All accessible and error free using the install cd's rescue modeGrub menu.lst

title Ubuntu 9.0 etc...
root (hd0,4)
kernel /vmlinuz-2.6.28-11-server root=/dev/mapper/<name of root volume> ro quiet splash
initr /initrd.img-2.6.28-11-servervmlinuz and initrd.img are present.

Thanks in advance for any help!

rinze
September 16th, 2009, 05:02 AM
Funny, just came back here by clicking on a google search result. :)

rinze
September 16th, 2009, 08:21 AM
Making progress:

To escape the small world of Busybox from my Ubuntu Server rescue mode, I booted a Ubuntu live cd. After booting I had to install some extra packages since I needed raid and lvm. I got those packages from a USB key, containing Ubuntu server.

I installed:

<usb key>/pool/main/w/watershed (needed by lvm2)
<usb key>/pool/main/d/mdadm
<usb key>/pool/main/l/lvm2

then I ran (as root)

mdadm -A --scan
vgchange -a y

Now, all my raid and logical volumes were present and accounted for.

so, then I mounted my root volume using 'mount /dev/<volume group/root /mnt/'

Then when I tried 'chroot /mnt /bin/bash' I got the error 'no such file or directory'
Same when I tried 'chroot /mnt /bin/ls'.

Then I came across a golden piece of information: run 'ldd /bin/bash' to see on what libs bash depends. And sure enough /lib/ld-linux.so.2 was needed but not present. So once I copied that over from /lib to /mnt/lib and tried to chroot again, I started getting more useful messages about more missing libraries.
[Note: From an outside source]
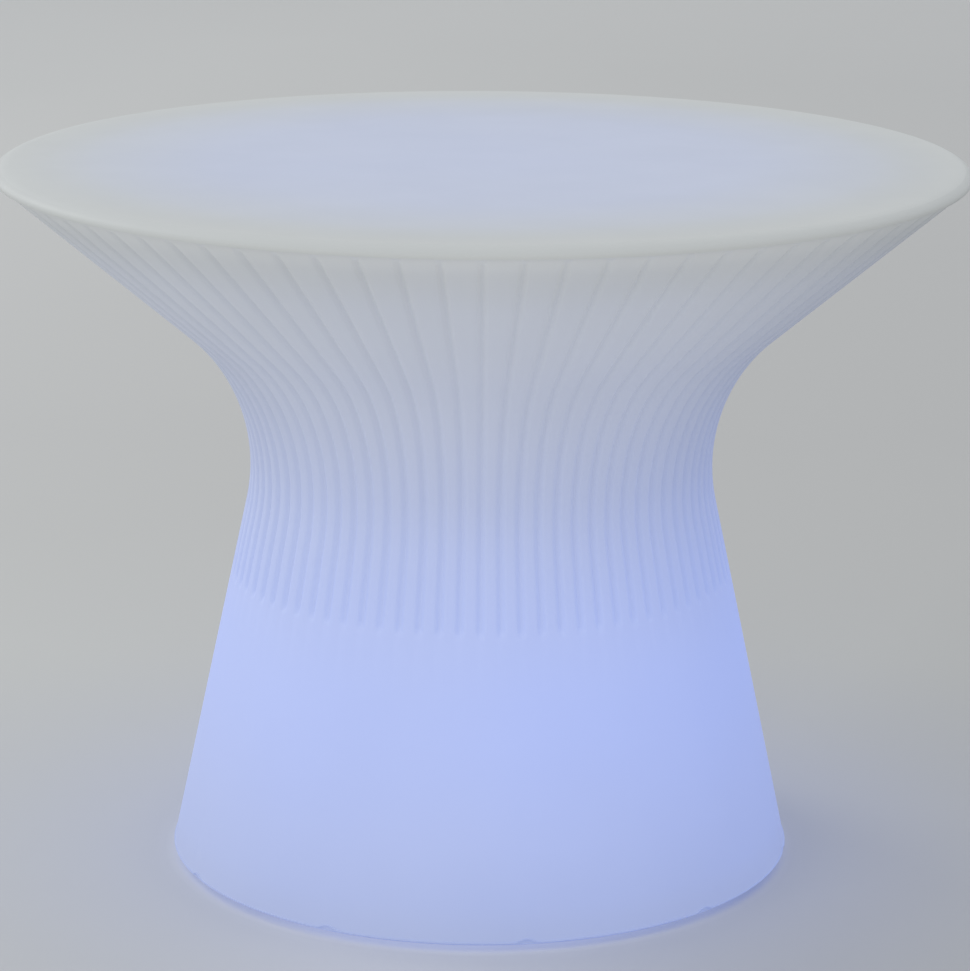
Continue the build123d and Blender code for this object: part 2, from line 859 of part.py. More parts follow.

Still copying atm, but I'm pretty confident I can resolve this. I'll check back in later with the final results.

rinze
September 16th, 2009, 09:59 AM
Ok, final recap

What happened?
There was an error when apt-get upgrade was installing libc6_2.9-4ubuntu6.1_i386.deb

The result?
Missing libs, unbootable system

The fix?
Resupply some libs using a live cd, so the system can boot again (with permission errors for certain processes). After boot I had to manually copy ldconfig from /var/cache/apt/archives/libc6_2.9-4ubuntu6.1_i386.deb to /sbin, after which I could do a dpkg -i libc6_2.9-4ubuntu6.1_i386.deb, which resolved the remaining errors.